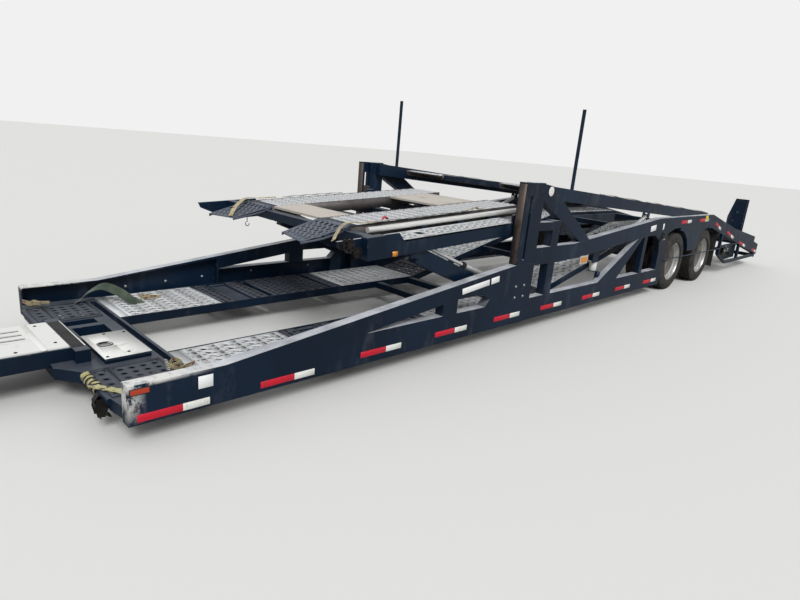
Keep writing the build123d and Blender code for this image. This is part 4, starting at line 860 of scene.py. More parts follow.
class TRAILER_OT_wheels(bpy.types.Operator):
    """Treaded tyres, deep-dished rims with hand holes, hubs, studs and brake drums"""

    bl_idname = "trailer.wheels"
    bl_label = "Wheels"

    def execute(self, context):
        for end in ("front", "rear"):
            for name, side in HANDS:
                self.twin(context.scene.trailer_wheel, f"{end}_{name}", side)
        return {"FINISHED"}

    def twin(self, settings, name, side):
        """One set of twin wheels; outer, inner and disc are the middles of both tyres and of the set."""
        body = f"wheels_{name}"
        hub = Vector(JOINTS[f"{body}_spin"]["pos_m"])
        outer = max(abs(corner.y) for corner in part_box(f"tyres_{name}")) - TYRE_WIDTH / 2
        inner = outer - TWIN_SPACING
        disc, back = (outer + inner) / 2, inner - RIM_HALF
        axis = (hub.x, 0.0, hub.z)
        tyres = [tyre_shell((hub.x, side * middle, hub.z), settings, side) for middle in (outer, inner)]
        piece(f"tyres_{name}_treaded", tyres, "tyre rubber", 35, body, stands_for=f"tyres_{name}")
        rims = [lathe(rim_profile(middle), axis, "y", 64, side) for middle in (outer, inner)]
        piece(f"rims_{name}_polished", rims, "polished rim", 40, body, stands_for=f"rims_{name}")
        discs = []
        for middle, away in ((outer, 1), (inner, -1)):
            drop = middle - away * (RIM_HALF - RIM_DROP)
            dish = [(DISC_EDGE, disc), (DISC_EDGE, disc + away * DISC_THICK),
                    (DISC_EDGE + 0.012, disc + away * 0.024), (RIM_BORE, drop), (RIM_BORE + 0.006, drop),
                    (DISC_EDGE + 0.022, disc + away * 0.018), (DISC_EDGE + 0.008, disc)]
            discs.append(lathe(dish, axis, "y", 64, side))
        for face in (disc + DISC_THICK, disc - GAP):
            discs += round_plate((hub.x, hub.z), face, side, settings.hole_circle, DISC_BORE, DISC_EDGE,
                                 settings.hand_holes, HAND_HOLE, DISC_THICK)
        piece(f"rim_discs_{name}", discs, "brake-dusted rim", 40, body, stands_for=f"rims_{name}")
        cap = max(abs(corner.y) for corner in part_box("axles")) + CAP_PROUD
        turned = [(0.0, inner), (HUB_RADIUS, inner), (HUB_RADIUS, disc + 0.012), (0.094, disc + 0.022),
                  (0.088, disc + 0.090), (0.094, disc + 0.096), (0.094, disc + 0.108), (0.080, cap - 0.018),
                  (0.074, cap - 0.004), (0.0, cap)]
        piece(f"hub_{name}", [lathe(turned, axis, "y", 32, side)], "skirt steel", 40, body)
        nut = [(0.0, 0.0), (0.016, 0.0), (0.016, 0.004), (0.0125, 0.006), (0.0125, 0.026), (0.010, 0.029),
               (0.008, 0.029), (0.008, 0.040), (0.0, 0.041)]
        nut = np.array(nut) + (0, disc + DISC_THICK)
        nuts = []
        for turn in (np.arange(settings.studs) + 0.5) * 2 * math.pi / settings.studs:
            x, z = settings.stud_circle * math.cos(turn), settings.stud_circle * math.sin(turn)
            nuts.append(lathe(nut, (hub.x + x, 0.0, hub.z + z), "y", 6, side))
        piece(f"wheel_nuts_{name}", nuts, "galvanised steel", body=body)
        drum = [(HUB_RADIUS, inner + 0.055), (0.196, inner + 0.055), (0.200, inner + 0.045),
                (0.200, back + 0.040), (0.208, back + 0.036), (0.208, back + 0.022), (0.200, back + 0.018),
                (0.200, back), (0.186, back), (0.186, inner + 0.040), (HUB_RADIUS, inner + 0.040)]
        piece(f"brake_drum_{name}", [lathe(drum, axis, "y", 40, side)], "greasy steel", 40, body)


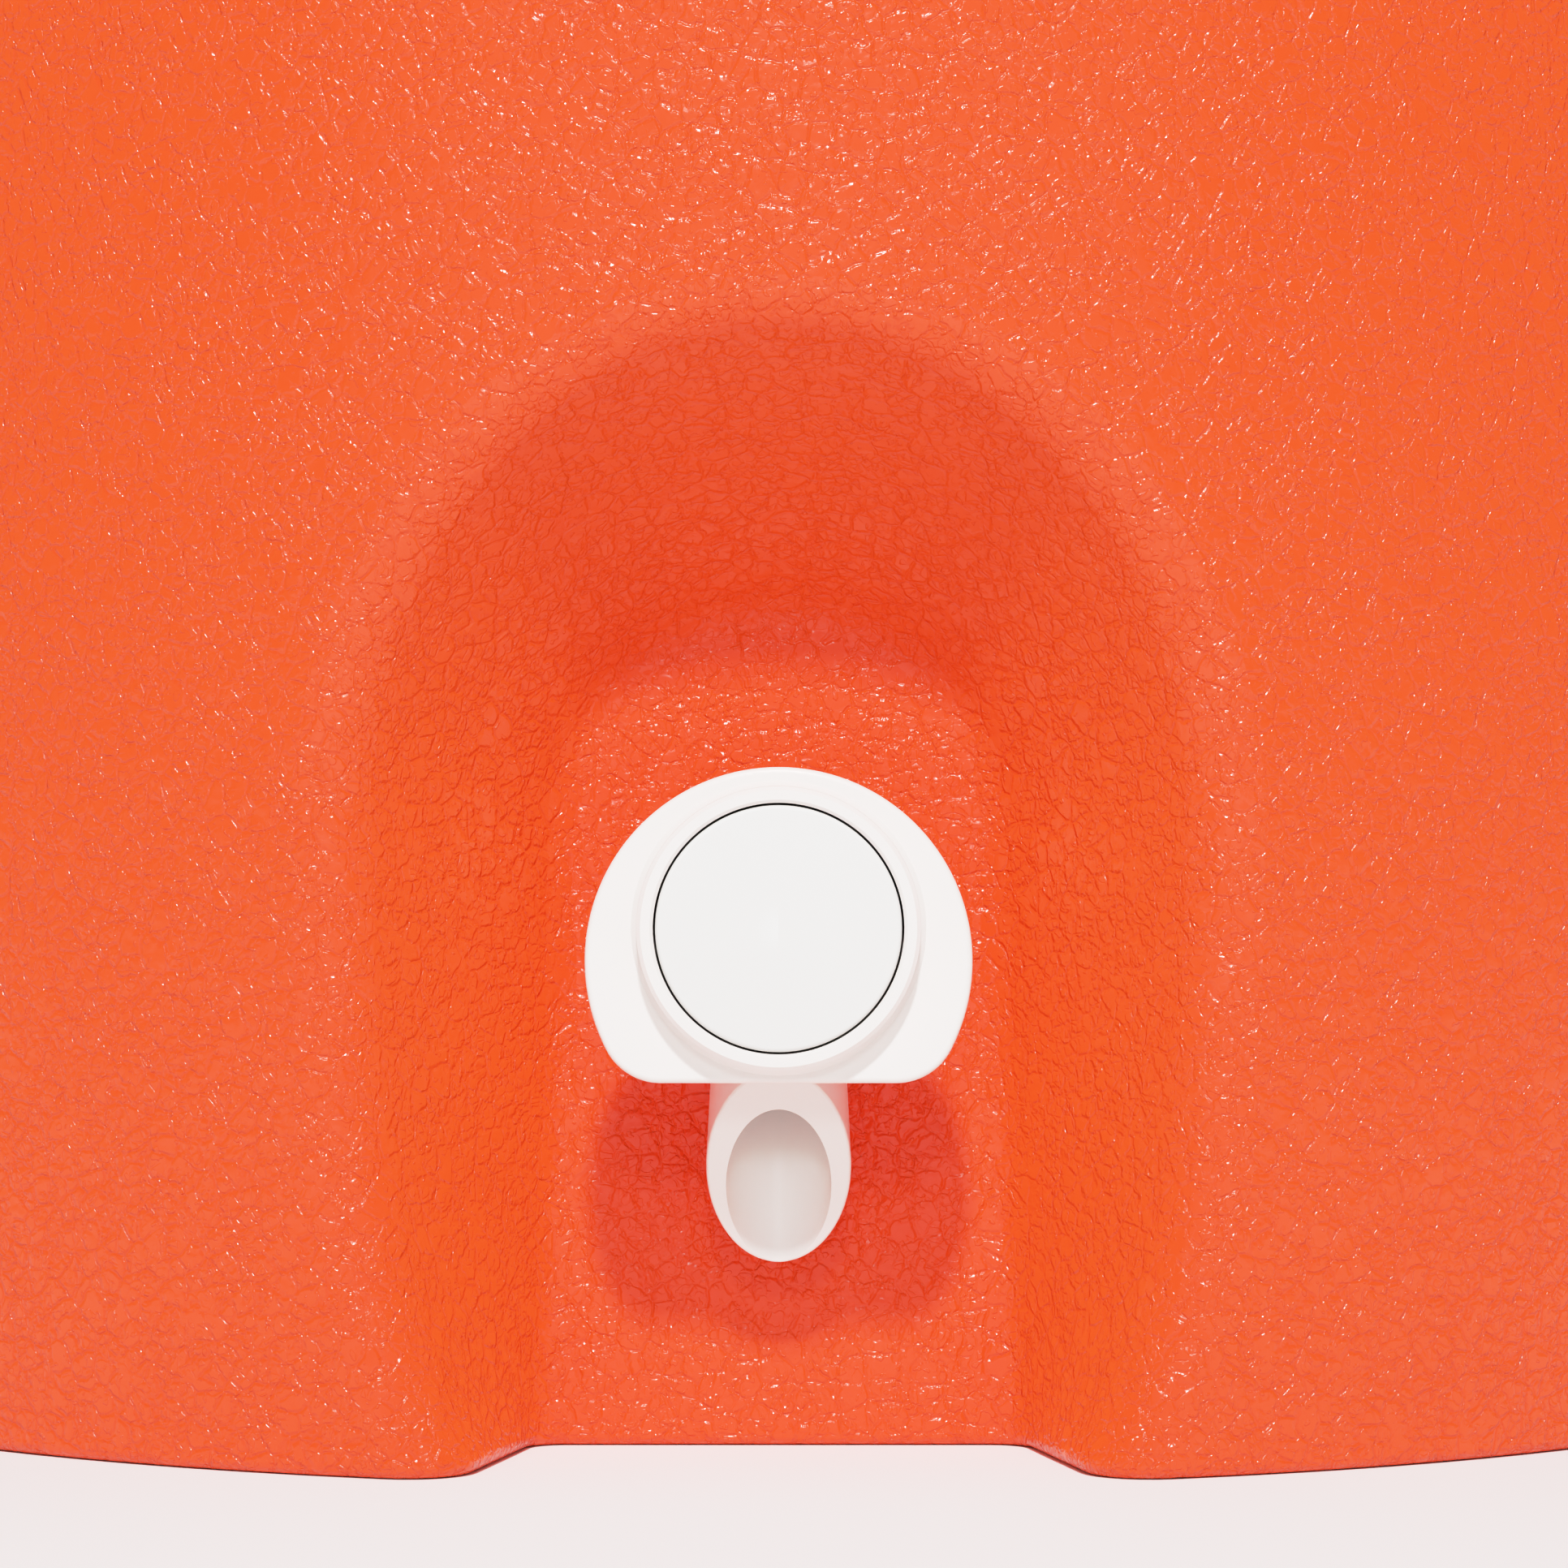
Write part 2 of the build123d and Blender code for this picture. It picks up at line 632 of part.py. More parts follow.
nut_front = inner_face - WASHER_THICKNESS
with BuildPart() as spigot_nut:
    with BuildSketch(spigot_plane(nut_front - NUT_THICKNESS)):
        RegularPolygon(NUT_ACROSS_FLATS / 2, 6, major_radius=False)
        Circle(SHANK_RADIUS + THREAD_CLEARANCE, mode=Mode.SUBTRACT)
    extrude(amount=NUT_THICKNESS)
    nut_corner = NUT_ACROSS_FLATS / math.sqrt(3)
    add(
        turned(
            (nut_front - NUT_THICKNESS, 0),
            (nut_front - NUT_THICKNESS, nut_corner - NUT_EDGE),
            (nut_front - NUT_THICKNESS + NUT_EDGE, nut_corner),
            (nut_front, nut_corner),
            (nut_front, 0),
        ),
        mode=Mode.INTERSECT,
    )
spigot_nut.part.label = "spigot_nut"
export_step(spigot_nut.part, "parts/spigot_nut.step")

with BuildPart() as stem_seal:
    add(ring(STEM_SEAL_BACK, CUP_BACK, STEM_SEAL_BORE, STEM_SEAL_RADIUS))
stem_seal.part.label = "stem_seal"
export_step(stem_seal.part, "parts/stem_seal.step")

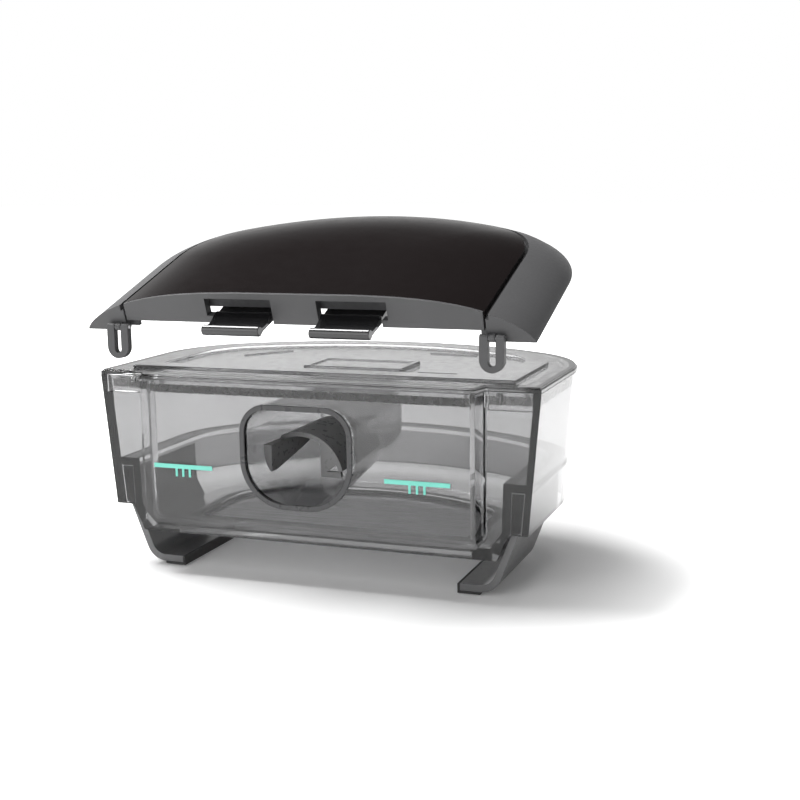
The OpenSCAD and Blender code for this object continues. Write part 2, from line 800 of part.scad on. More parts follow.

——

Directions for this task: Please return the data above exactly as given.

Correct response:
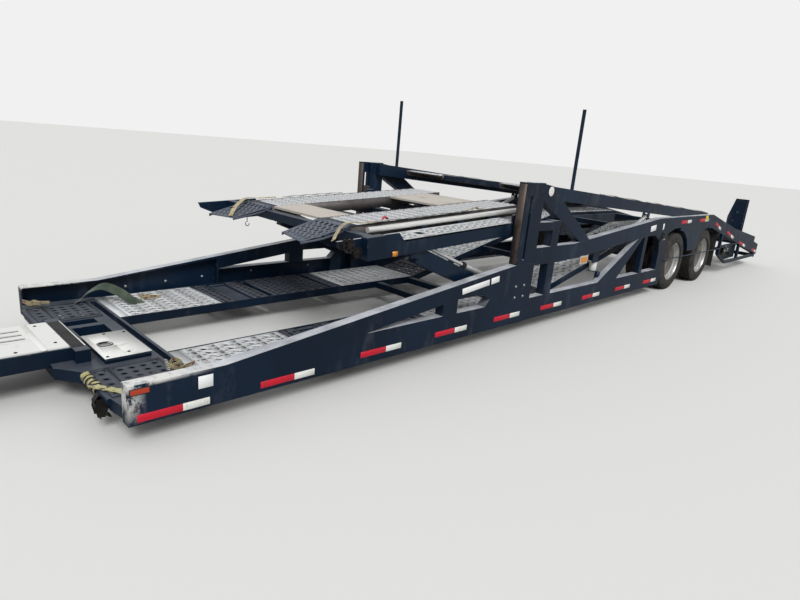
Keep writing the build123d and Blender code for this image. This is part 4, starting at line 860 of scene.py. More parts follow.
class TRAILER_OT_wheels(bpy.types.Operator):
    """Treaded tyres, deep-dished rims with hand holes, hubs, studs and brake drums"""

    bl_idname = "trailer.wheels"
    bl_label = "Wheels"

    def execute(self, context):
        for end in ("front", "rear"):
            for name, side in HANDS:
                self.twin(context.scene.trailer_wheel, f"{end}_{name}", side)
        return {"FINISHED"}

    def twin(self, settings, name, side):
        """One set of twin wheels; outer, inner and disc are the middles of both tyres and of the set."""
        body = f"wheels_{name}"
        hub = Vector(JOINTS[f"{body}_spin"]["pos_m"])
        outer = max(abs(corner.y) for corner in part_box(f"tyres_{name}")) - TYRE_WIDTH / 2
        inner = outer - TWIN_SPACING
        disc, back = (outer + inner) / 2, inner - RIM_HALF
        axis = (hub.x, 0.0, hub.z)
        tyres = [tyre_shell((hub.x, side * middle, hub.z), settings, side) for middle in (outer, inner)]
        piece(f"tyres_{name}_treaded", tyres, "tyre rubber", 35, body, stands_for=f"tyres_{name}")
        rims = [lathe(rim_profile(middle), axis, "y", 64, side) for middle in (outer, inner)]
        piece(f"rims_{name}_polished", rims, "polished rim", 40, body, stands_for=f"rims_{name}")
        discs = []
        for middle, away in ((outer, 1), (inner, -1)):
            drop = middle - away * (RIM_HALF - RIM_DROP)
            dish = [(DISC_EDGE, disc), (DISC_EDGE, disc + away * DISC_THICK),
                    (DISC_EDGE + 0.012, disc + away * 0.024), (RIM_BORE, drop), (RIM_BORE + 0.006, drop),
                    (DISC_EDGE + 0.022, disc + away * 0.018), (DISC_EDGE + 0.008, disc)]
            discs.append(lathe(dish, axis, "y", 64, side))
        for face in (disc + DISC_THICK, disc - GAP):
            discs += round_plate((hub.x, hub.z), face, side, settings.hole_circle, DISC_BORE, DISC_EDGE,
                                 settings.hand_holes, HAND_HOLE, DISC_THICK)
        piece(f"rim_discs_{name}", discs, "brake-dusted rim", 40, body, stands_for=f"rims_{name}")
        cap = max(abs(corner.y) for corner in part_box("axles")) + CAP_PROUD
        turned = [(0.0, inner), (HUB_RADIUS, inner), (HUB_RADIUS, disc + 0.012), (0.094, disc + 0.022),
                  (0.088, disc + 0.090), (0.094, disc + 0.096), (0.094, disc + 0.108), (0.080, cap - 0.018),
                  (0.074, cap - 0.004), (0.0, cap)]
        piece(f"hub_{name}", [lathe(turned, axis, "y", 32, side)], "skirt steel", 40, body)
        nut = [(0.0, 0.0), (0.016, 0.0), (0.016, 0.004), (0.0125, 0.006), (0.0125, 0.026), (0.010, 0.029),
               (0.008, 0.029), (0.008, 0.040), (0.0, 0.041)]
        nut = np.array(nut) + (0, disc + DISC_THICK)
        nuts = []
        for turn in (np.arange(settings.studs) + 0.5) * 2 * math.pi / settings.studs:
            x, z = settings.stud_circle * math.cos(turn), settings.stud_circle * math.sin(turn)
            nuts.append(lathe(nut, (hub.x + x, 0.0, hub.z + z), "y", 6, side))
        piece(f"wheel_nuts_{name}", nuts, "galvanised steel", body=body)
        drum = [(HUB_RADIUS, inner + 0.055), (0.196, inner + 0.055), (0.200, inner + 0.045),
                (0.200, back + 0.040), (0.208, back + 0.036), (0.208, back + 0.022), (0.200, back + 0.018),
                (0.200, back), (0.186, back), (0.186, inner + 0.040), (HUB_RADIUS, inner + 0.040)]
        piece(f"brake_drum_{name}", [lathe(drum, axis, "y", 40, side)], "greasy steel", 40, body)


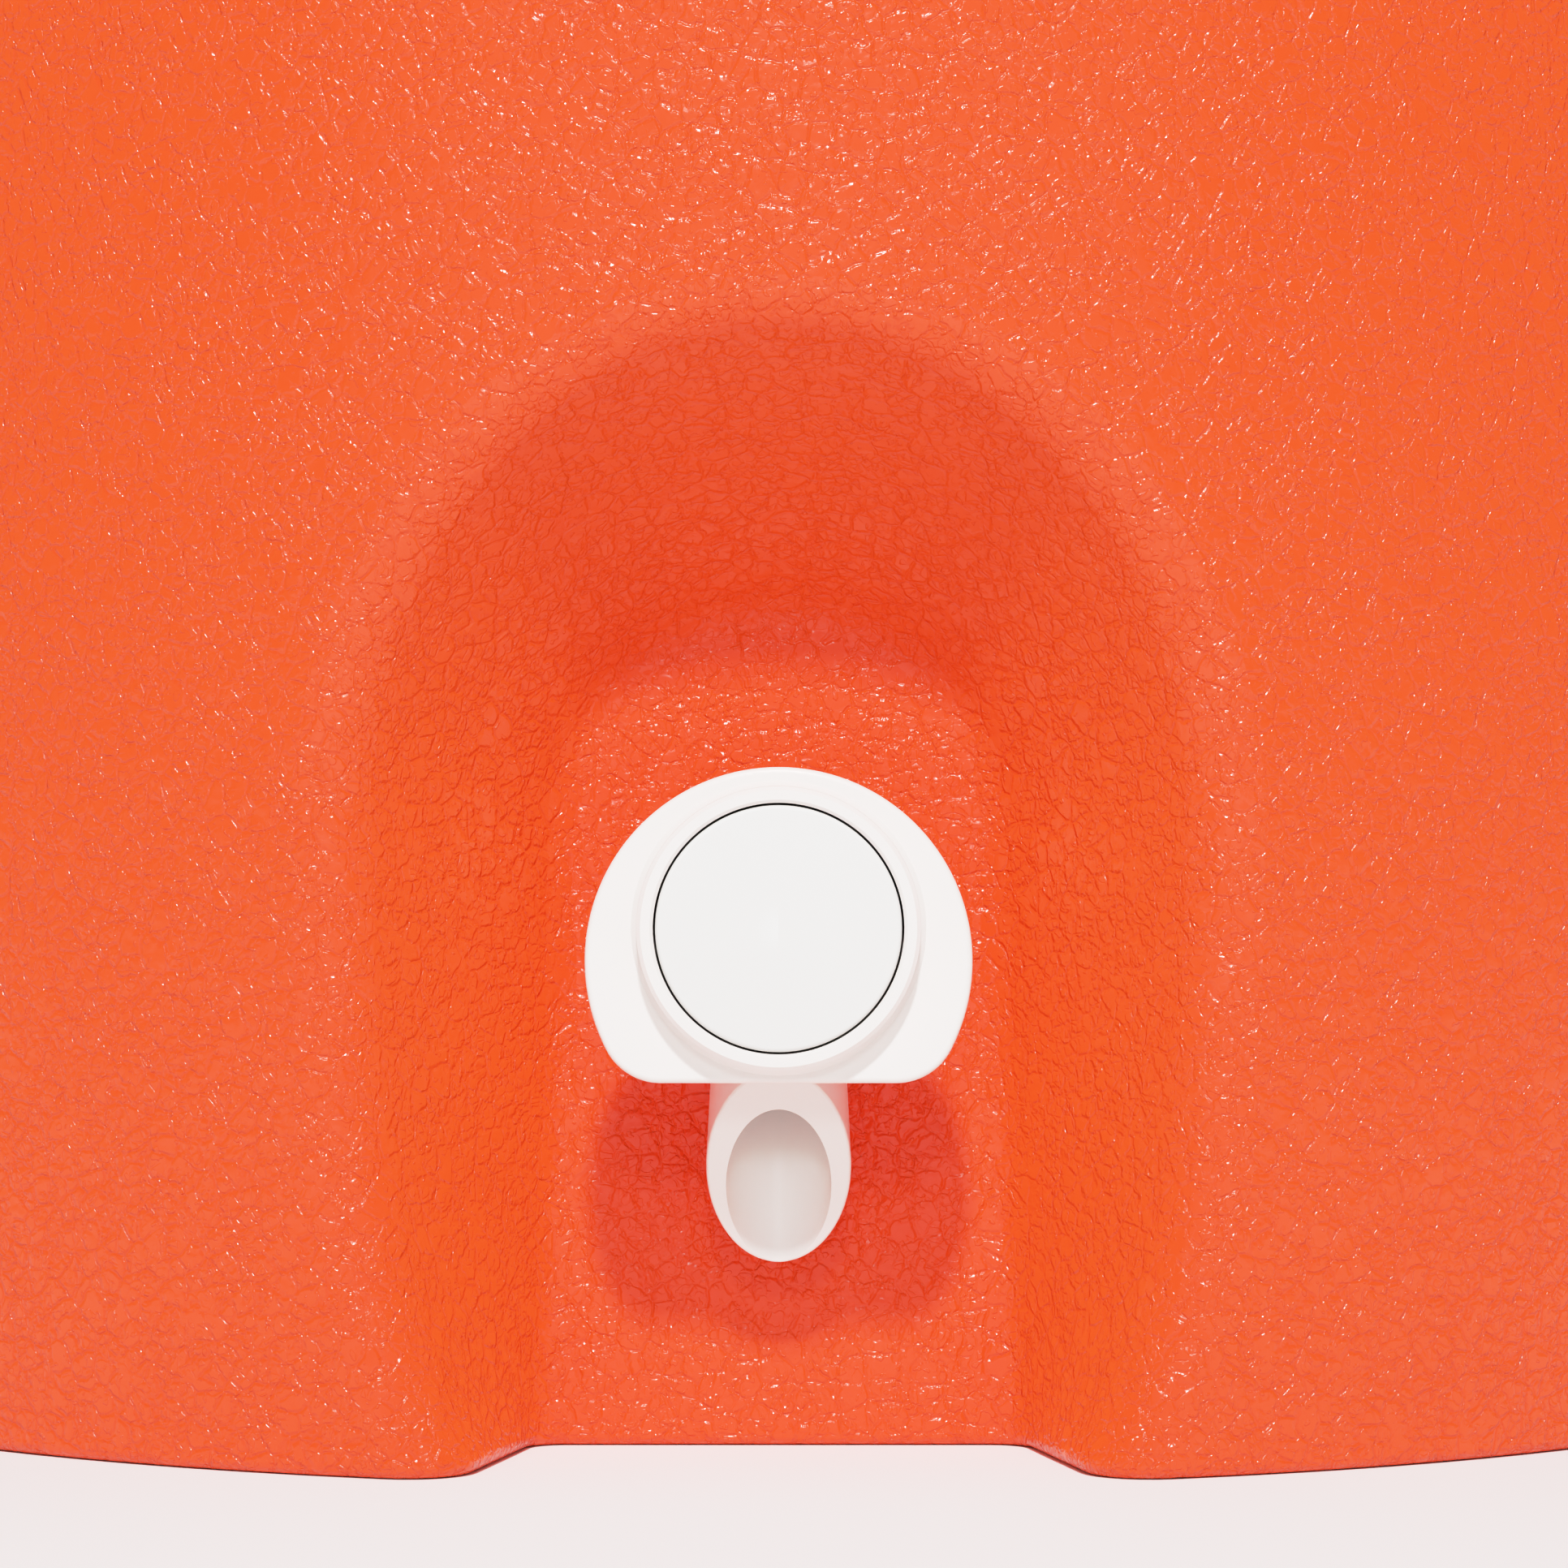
Write part 2 of the build123d and Blender code for this picture. It picks up at line 632 of part.py. More parts follow.
nut_front = inner_face - WASHER_THICKNESS
with BuildPart() as spigot_nut:
    with BuildSketch(spigot_plane(nut_front - NUT_THICKNESS)):
        RegularPolygon(NUT_ACROSS_FLATS / 2, 6, major_radius=False)
        Circle(SHANK_RADIUS + THREAD_CLEARANCE, mode=Mode.SUBTRACT)
    extrude(amount=NUT_THICKNESS)
    nut_corner = NUT_ACROSS_FLATS / math.sqrt(3)
    add(
        turned(
            (nut_front - NUT_THICKNESS, 0),
            (nut_front - NUT_THICKNESS, nut_corner - NUT_EDGE),
            (nut_front - NUT_THICKNESS + NUT_EDGE, nut_corner),
            (nut_front, nut_corner),
            (nut_front, 0),
        ),
        mode=Mode.INTERSECT,
    )
spigot_nut.part.label = "spigot_nut"
export_step(spigot_nut.part, "parts/spigot_nut.step")

with BuildPart() as stem_seal:
    add(ring(STEM_SEAL_BACK, CUP_BACK, STEM_SEAL_BORE, STEM_SEAL_RADIUS))
stem_seal.part.label = "stem_seal"
export_step(stem_seal.part, "parts/stem_seal.step")

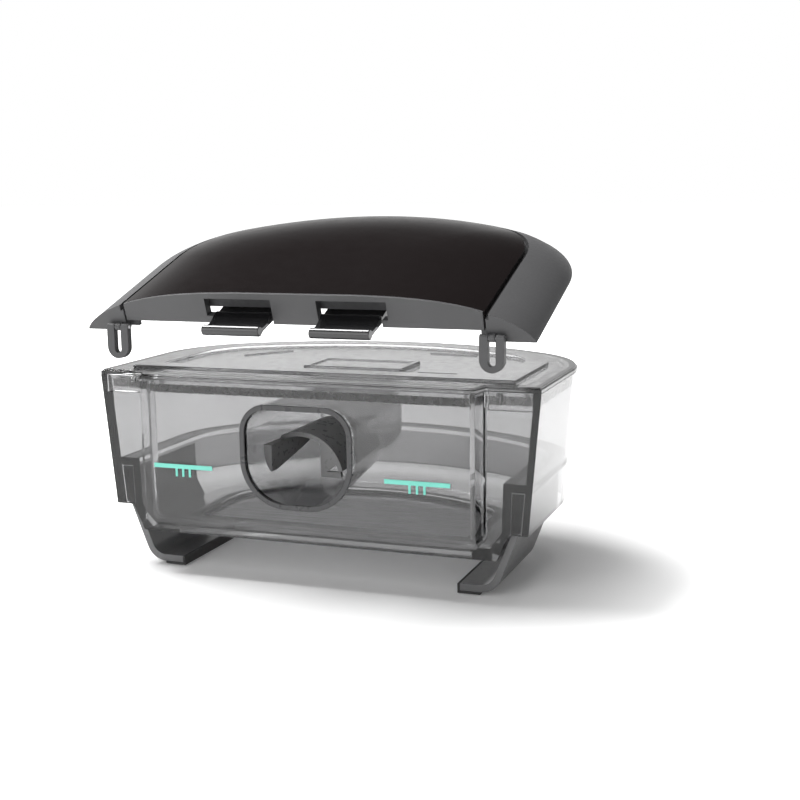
The OpenSCAD and Blender code for this object continues. Write part 2, from line 800 of part.scad on. More parts follow.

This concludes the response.